Le travail de Céline dans les garderies avait l’avantage de faire une pause pendant les deux mois d’été. C’est pendant ce répit qu’on lui propose d’entreprendre un travail dans une garderie de Barrie. Il s’agit d’une garderie privée juste à côté du Collège Georgian. Comme on dit, l’essayer c’est l’adopter! Le Raggedy Ann Day Care a bénéficié de ses services pendant onze ans.
Le plus grand bénéfice de ce travail, c’était d’arrêter à Waverley tous les soirs en revenant du boulot pour voir le petit-fils Réal. Sa fille Monique est mariée avec Nelson Charlebois et leur enfant est le trésor des grands-parents. Grand-maman en parle encore avec une lueur dans les yeux. Le petit a suivi sa passion et il est devenu mécanicien chez Bourgeois à Midland.

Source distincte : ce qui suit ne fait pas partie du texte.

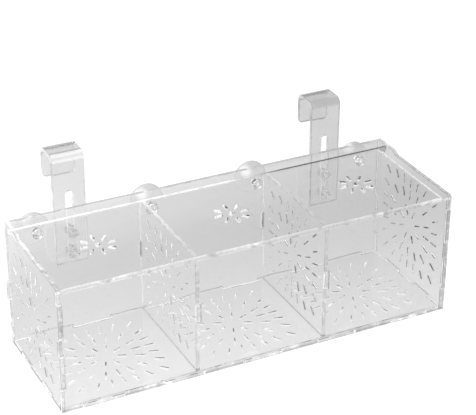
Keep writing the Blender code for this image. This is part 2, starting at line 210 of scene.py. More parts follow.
def makeFloor(values):
    # The camera sees it white with a faint shadow, glass sees the ground glowing with painted shade, and
    # light a matte floor
    half, height = values["floorSize"] / 2, values["floorHeight"]
    corners = [(-half, -half, height), (half, -half, height), (half, half, height), (-half, half, height)]
    mesh = bpy.data.meshes.new("floor")
    mesh.from_pydata(corners, [], [(0, 1, 2, 3)])
    floor = bpy.data.objects.new("floor", mesh)
    bpy.context.scene.collection.objects.link(floor)
    material = bpy.data.materials.new("floor")
    tree = clearedTree(material)
    x, y, _ = addSplit(tree, addPlace(tree))
    # Painted shade: the ground seen through glass glows darker to the right, and darker where the box's
    # shadow would fall
    across = addSpan(tree, x, *values["floorAcross"], values["floorToneLeft"], values["floorToneRight"])
    back = addSmoothSpan(tree, y, *values["floorBack"], values["floorToneNear"], values["floorToneFar"])
    beyond = addSmoothSpan(tree, y, *values["floorBeyond"], 1, values["floorFarLift"])
    paintedShadeGround = addMath(tree, "MULTIPLY", across, addMath(tree, "MULTIPLY", back, beyond))
    seen = addNode(tree, "ShaderNodeEmission", paintedShadeGround).outputs[0]
    matte = addNode(tree, "ShaderNodeBsdfDiffuse", (values["floorTone"],) * 3 + (1,)).outputs[0]
    paper = addNode(tree, "ShaderNodeBsdfDiffuse", white).outputs[0]
    glow = addNode(tree, "ShaderNodeEmission", white, 1 / values["floorWhite"]).outputs[0]
    ray = addNode(tree, "ShaderNodeLightPath").outputs
    glassRay = addMath(tree, "MAXIMUM", ray["Is Transmission Ray"], ray["Is Glossy Ray"])
    through = blendShaders(tree, glassRay, matte, seen)
    shaded = blendShaders(tree, values["floorWhite"], paper, glow)
    addNode(tree, "ShaderNodeOutputMaterial", blendShaders(tree, ray["Is Camera Ray"], through, shaded))
    mesh.materials.append(material)


def makeSoftbox(values):
    lamp = bpy.data.lights.new("softbox", "AREA")
    lamp.shape = "SQUARE"
    lamp.size = values["softboxSize"]
    lamp.energy = values["softboxPower"]
    softbox = bpy.data.objects.new("softbox", lamp)
    place = Vector(values["softboxPlace"])
    softbox.matrix_world = Matrix.Translation(place) @ (-place).to_track_quat("-Z", "Y").to_matrix().to_4x4()
    bpy.context.scene.collection.objects.link(softbox)


makeWorld(studioValues)
makeFloor(studioValues)
makeSoftbox(studioValues)
print("studio made")


# The box: sizes in metres, as the solids have them
boxValues = {
    "sheet": 0.003,
    "gap": 0.0003,  # where the real sheets are glued
    "width": 0.300,
    "depth": 0.098,
    "height": 0.095,
    "rearRise": 0.0024,  # of the back panel and the ears over the rest
    "cells": 3,
    "bevels": (0.0003, 0.00003),  # round the outline and round the holes
}
sheetT = boxValues["sheet"]
gap = boxValues["gap"]
halfWidth = boxValues["width"] / 2
halfDepth = boxValues["depth"] / 2
boxHeight = boxValues["height"]
innerWidth = halfWidth - sheetT
innerDepth = halfDepth - sheetT
wallTop = boxHeight - sheetT - gap
rearTop = boxHeight + boxValues["rearRise"]
cellSpacing = (2 * innerWidth - (boxValues["cells"] - 1) * sheetT) / boxValues["cells"] + sheetT


# Outlines and holes, as loops of points in a sheet's own plane
def arcPoints(centre, radius, start, end, steps):
    # centre + radius (cos a, sin a), with a going from start to end
    angle = np.linspace(start, end, steps + 1)
    return np.stack((centre[0] + radius * np.cos(angle), centre[1] + radius * np.sin(angle)), axis=1)


def circlePoints(centre, radius, sides):
    return arcPoints(centre, radius, 0, 2 * np.pi * (1 - 1 / sides), sides - 1)


def slotLoops(centres, turns, length, width, steps):
    # One rounded slot, two half circles a straight length apart, turned and moved to each centre at once
    radius = width / 2
    reach = length / 2 - radius
    half = np.linspace(-np.pi / 2, np.pi / 2, steps + 1)
    angle = np.concatenate((half, half + np.pi))
    side = np.repeat((reach, -reach), steps + 1)
    along, across = side + radius * np.cos(angle), radius * np.sin(angle)
    cosine, sine = np.cos(turns)[:, None], np.sin(turns)[:, None]
    u = centres[:, :1] + along * cosine - across * sine
    v = centres[:, 1:] + along * sine + across * cosine
    return list(np.stack((u, v), axis=2))


burstValues = {
    "margin": 0.0112,  # from the cell's half size to the burst's
    "slotWidth": 0.0010,
    "endSteps": 6,
    "rings": (  # count, first turn, place, slot length, exponent; place and length in shares of the size
        (8, 0.5, 0.303, 0.174, 2),
        (16, 0, 0.614, 0.207, 4.8),
        (24, 0, 0.901, 0.198, 12)),
}


def burstLoops(centreU, centreV):
    # Rings of radial slots whose centres lie on |u|^n + |v|^n = size^n
    values = burstValues
    size = min(boxHeight, boxValues["depth"], cellSpacing) / 2 - values["margin"]
    loops = []
    for count, first, place, length, power in values["rings"]:
        turns = 2 * np.pi * (np.arange(count) + first) / count
        stretch = (np.abs(np.cos(turns)) ** power + np.abs(np.sin(turns)) ** power) ** (1 / power)
        radius = size * place / stretch
        centres = np.stack((centreU + radius * np.cos(turns), centreV + radius * np.sin(turns)), axis=1)
        loops += slotLoops(centres, turns, size * length, values["slotWidth"], values["endSteps"])
    return loops


def centredRow(count, spacing):
    return spacing * (np.arange(count) - (count - 1) / 2)


def steppedEdge(start, end, base, steps):
    # Points (along, level) of an edge at the base level that steps to other levels
    rows = [(start, base)]
    for low, high, level in steps:
        rows += [(low, base), (low, level), (high, level), (high, base)]
    return np.array(rows + [(end, base)])


def tabSpans(count, spacing, length, wider, level):
    reach = length / 2 + wider
    return [(middle - reach, middle + reach, level) for middle in centredRow(count, spacing)]


def unit(vectors):
    return vectors / np.linalg.norm(vectors, axis=1)[:, None]


# A sheet's material slots: its faces, outline edges, hole walls and the bevels of the outline
faceSlot, edgeSlot, holeSlot, rimSlot = range(4)


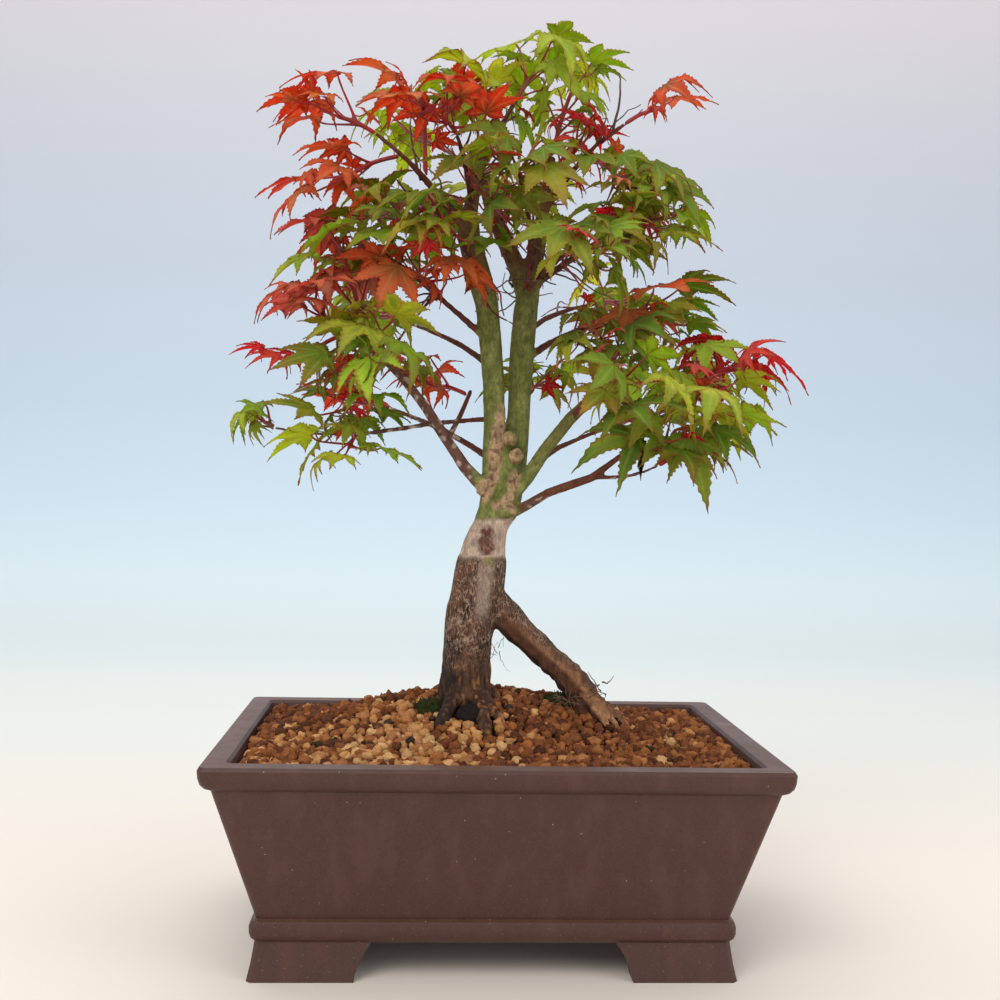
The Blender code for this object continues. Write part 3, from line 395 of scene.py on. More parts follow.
def leaf_material(name, underside):
    m = Nodes(name)
    tint = m.attribute("tint")
    mottle = m.ramp(m.noise(1.5, 4, 0.62), (0.3, 0.84), (0.7, 1.2))
    colour = m.blend(1.0, tint, mottle, "MULTIPLY")
    in_lobe = m.axes(m.attribute("vein"))
    slant = m.math("MULTIPLY", in_lobe["Y"], VEIN_SLANT)
    phase = m.math("SUBTRACT", m.math("MULTIPLY", in_lobe["X"], VEINS), slant)
    wave = m.node("Math", {0: m.math("MULTIPLY", phase, 2 * math.pi)}, operation="COSINE")
    ribs = m.ramp(wave.outputs[0], (0.82, 0.0), (1.0, 1.0))
    midrib = m.ramp(in_lobe["Y"], (0.05, 1.0), (0.14, 0.0))
    ribs = m.math("MAXIMUM", m.math("MULTIPLY", ribs, 0.3), m.math("MULTIPLY", midrib, 0.8))
    pale = m.blend(0.6, colour, (218, 210, 140))
    colour = m.blend(m.math("MULTIPLY", ribs, 0.5), colour, pale)
    if underside:
        colour = m.blend(0.24, colour, (172, 178, 110))
    bump = m.bump(ribs, 0.22, 0.7)
    bump = m.bump(m.noise(0.7, 3, 0.6), 0.05, 0.7, bump)
    m.set(Base_Color=colour, Roughness=0.62 if underside else 0.46, Normal=bump)
    m.set(Specular_IOR_Level=0.17)
    glow = m.node("BsdfTranslucent", {"Color": m.blend(0.5, colour, tint), "Normal": bump})
    both = m.node("MixShader", {"Fac": GLOW, 1: m.shader.outputs[0], 2: glow.outputs[0]})
    m.feed(m.output.inputs["Surface"], both.outputs[0])
    return m.material


def stalk_material():
    m = Nodes("stalk")
    mottle = m.ramp(m.noise(1.2, 4, 0.6), (0.3, 0.75), (0.7, 1.25))
    colour = m.blend(1.0, m.attribute("tint"), mottle, "MULTIPLY")
    m.set(Base_Color=colour, Roughness=0.42, Normal=m.bump(m.noise(0.6, 2, 0.5), 0.05, 0.6))
    return m.material


def akadama_material():
    m = Nodes("akadama")
    mottle = m.ramp(m.noise(1.1, 5, 0.7), (0.28, 0.66), (0.5, 1.0), (0.72, 1.32))
    colour = m.blend(1.0, m.attribute("tint"), mottle, "MULTIPLY")
    dust = m.ramp(m.noise(0.5, 3, 0.6), (0.55, 0.0), (0.75, 0.45))
    colour = m.blend(dust, colour, (196, 146, 100))
    bump = m.bump(m.noise(0.9, 4, 0.65), 0.45, 0.9)
    bump = m.bump(m.noise(0.4, 3, 0.6), 0.12, 0.9, bump)
    m.set(Base_Color=colour, Roughness=0.95, Normal=bump, Specular_IOR_Level=0.15)
    return m.material


def simple_material(name, dark, light, size, roughness, bump=0.1, metallic=0.0):
    m = Nodes(name)
    colour = m.blend(m.noise(size, 4, 0.6), dark, light)
    m.set(Base_Color=colour, Roughness=roughness, Normal=m.bump(m.noise(size * 0.5), bump, 0.8))
    m.set(Metallic=metallic, Specular_IOR_Level=0.2)
    return m.material


STONEWARE = stoneware_material()
BARK = bark_material()
BLADE_TOP = leaf_material("leaf_top", False)
BLADE_UNDER = leaf_material("leaf_underside", True)
STALK = stalk_material()
AKADAMA = akadama_material()
STONE = simple_material("dark_stone", (15, 11, 9), (38, 31, 26), 2.4, 0.8, 0.4)
MOSS = simple_material("moss", (14, 18, 6), (56, 62, 18), 1.6, 0.85, 0.3)
SCREEN = simple_material("screen_mesh", (26, 26, 27), (52, 52, 54), 1.2, 0.5)
CLIP = simple_material("clip_wire", (150, 152, 156), (196, 198, 202), 2.0, 0.34, 0.05, 1.0)


# Leaves

# For each tone: faces to choose from, then the margin, the tips, the veins, and the red and the
# brown of its shoots.
TONES = {
    "green": (
        ((128, 168, 28), (164, 192, 44), (100, 146, 28), (192, 200, 62), (142, 176, 34),
         (112, 152, 30)),
        (206, 176, 56), (184, 82, 44), (206, 214, 96), (160, 44, 44), (128, 72, 46),
    ),
    "lime": (
        ((186, 202, 52), (206, 210, 70), (166, 192, 44), (150, 184, 44)),
        (208, 164, 62), (178, 92, 48), (224, 222, 124), (164, 52, 46), (130, 82, 50),
    ),
    "orange": (
        ((240, 88, 50), (248, 112, 70), (232, 72, 44), (226, 120, 60)),
        (224, 70, 46), (188, 60, 40), (250, 170, 108), (172, 36, 44), (140, 44, 40),
    ),
    "salmon": (
        ((238, 124, 100), (246, 148, 130), (228, 104, 80), (240, 112, 108)),
        (210, 78, 70), (180, 66, 52), (246, 188, 156), (176, 40, 54), (134, 46, 44),
    ),
    "crimson": (
        ((234, 40, 60), (242, 66, 84), (216, 30, 48)),
        (202, 28, 46), (150, 24, 36), (246, 116, 120), (180, 24, 46), (134, 26, 36),
    ),
}
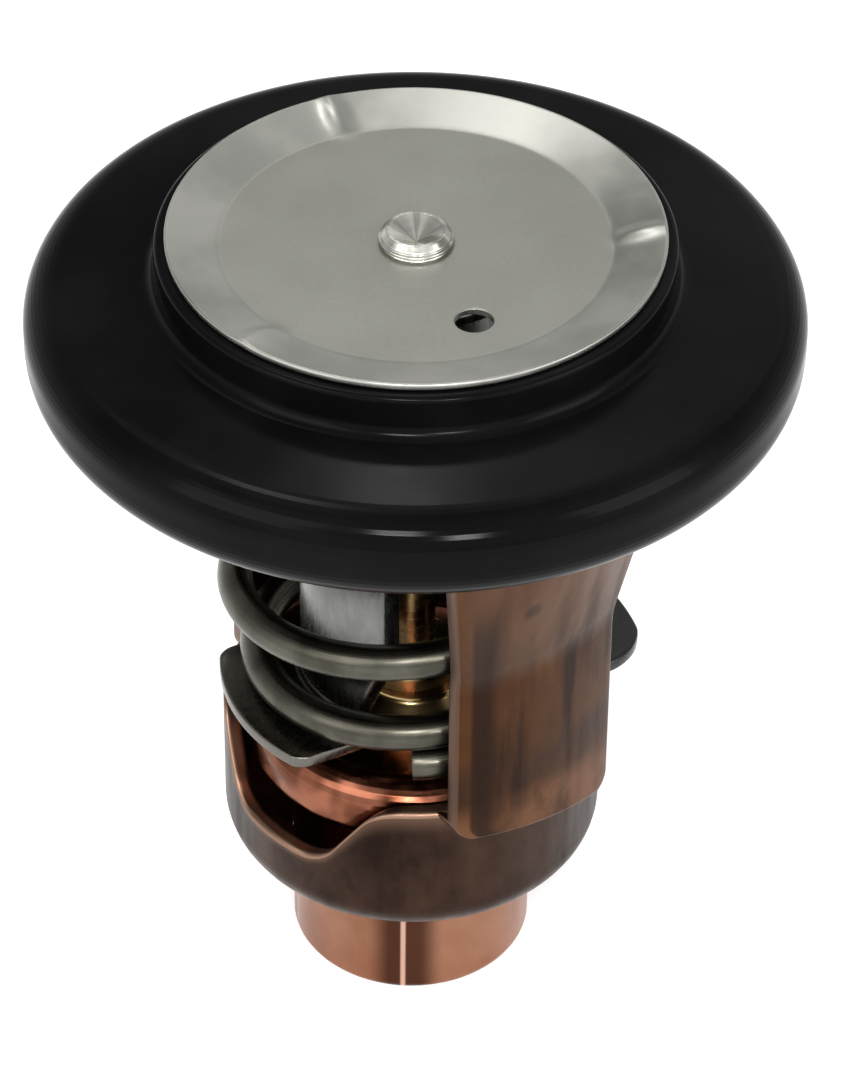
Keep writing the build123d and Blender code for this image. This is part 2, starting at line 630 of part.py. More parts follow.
# ---- files ---------------------------------------------------------------------------
os.makedirs("parts", exist_ok=True)
pieces = (
    seal_ring, frame, valve_plate, valve_rivet, yoke, return_spring,
    wax_cup, squeeze_sleeve, wax_charge, piston_guide, guide_washer, piston,
)
for piece in pieces:
    export_step(piece.part, f"parts/{piece.part.label}.step")
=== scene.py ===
# %% [markdown]
# # A wax thermostat, dressed for the camera
# A thermostat like this one sits in an engine's coolant outlet. A black rubber ring seals it
# in the housing, a stainless disc closes its throat, and a copper cup full of wax hangs below
# in the warm coolant. When the wax melts it pushes a brass pin up, and the pin lifts the disc.
#
# The sizes come from a CAD model that is already in the file. This lesson gives each visible
# piece a smoother surface and a finish: pressed metal, drawn wire, patina, moulded rubber.

# %% Load the model
from math import cos, pi, radians, sin, tau

import bmesh
import bpy
import numpy as np
from mathutils import Matrix, Vector


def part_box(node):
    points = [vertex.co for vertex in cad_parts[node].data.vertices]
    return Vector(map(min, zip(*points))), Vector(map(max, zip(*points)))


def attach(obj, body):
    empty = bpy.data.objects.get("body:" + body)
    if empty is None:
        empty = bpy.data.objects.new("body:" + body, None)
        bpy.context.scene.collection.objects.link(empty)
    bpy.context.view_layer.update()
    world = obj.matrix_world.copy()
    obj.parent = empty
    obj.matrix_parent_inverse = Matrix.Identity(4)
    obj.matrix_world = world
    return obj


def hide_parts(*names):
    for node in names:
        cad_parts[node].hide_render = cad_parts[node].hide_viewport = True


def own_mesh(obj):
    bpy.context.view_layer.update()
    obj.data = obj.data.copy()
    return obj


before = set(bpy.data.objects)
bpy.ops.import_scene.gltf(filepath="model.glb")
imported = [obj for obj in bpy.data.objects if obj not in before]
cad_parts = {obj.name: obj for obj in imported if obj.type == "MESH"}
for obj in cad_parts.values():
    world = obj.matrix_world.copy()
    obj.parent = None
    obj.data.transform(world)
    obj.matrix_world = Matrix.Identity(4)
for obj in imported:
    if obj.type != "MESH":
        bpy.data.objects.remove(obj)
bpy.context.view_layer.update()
print("nodes:", ", ".join(sorted(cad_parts)))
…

Les amis et le plaisir font aussi partie intégrante de ce portrait de famille. Céline a des amies qui apprécient les voyages. Elle raconte un voyage mémorable en France avec un groupe de l’Ontario dont France Picard. Avec Réjeanne, Joan et Suzanne on s’envole vers la Suisse et plus tard, vers les pays scandinaves. Avec Victor, on fera la croisière vers l’Alaska. Les gars, eux, avaient leurs voyages de chasse et de pêche.
Comme il l’avait prédit, l’accident de jeunesse de Victor est venu le hanter. Autour du tournant du millénaire, il a eu des problèmes de cœur qui ont nécessité une chirurgie de pontage. Dans le processus, on se rend compte qu’il y a un problème de circulation qui se développe dans sa jambe blessée jadis à Parry Sound. Effectivement, en moins d’une décennie, l’amputation a été inévitable. Victor nous a quittés en 2015.
Céline habite une jolie demeure de la rue James à Penetanguishene. Une armée de maisons de ville seront construites là où elle cultivait son petit jardin. Néanmoins, tous les condos du monde n’affecteront jamais le petit bonheur cultivé dans sa demeure bâtie sur mesure pour les Leblanc il y a déjà vingt-deux ans.
Dans la photo on aperçoit: Victor et Céline (Brunelle) Leblanc entourés de leurs enfants Victor junior et Monique et leur gendre Nelson Charlebois.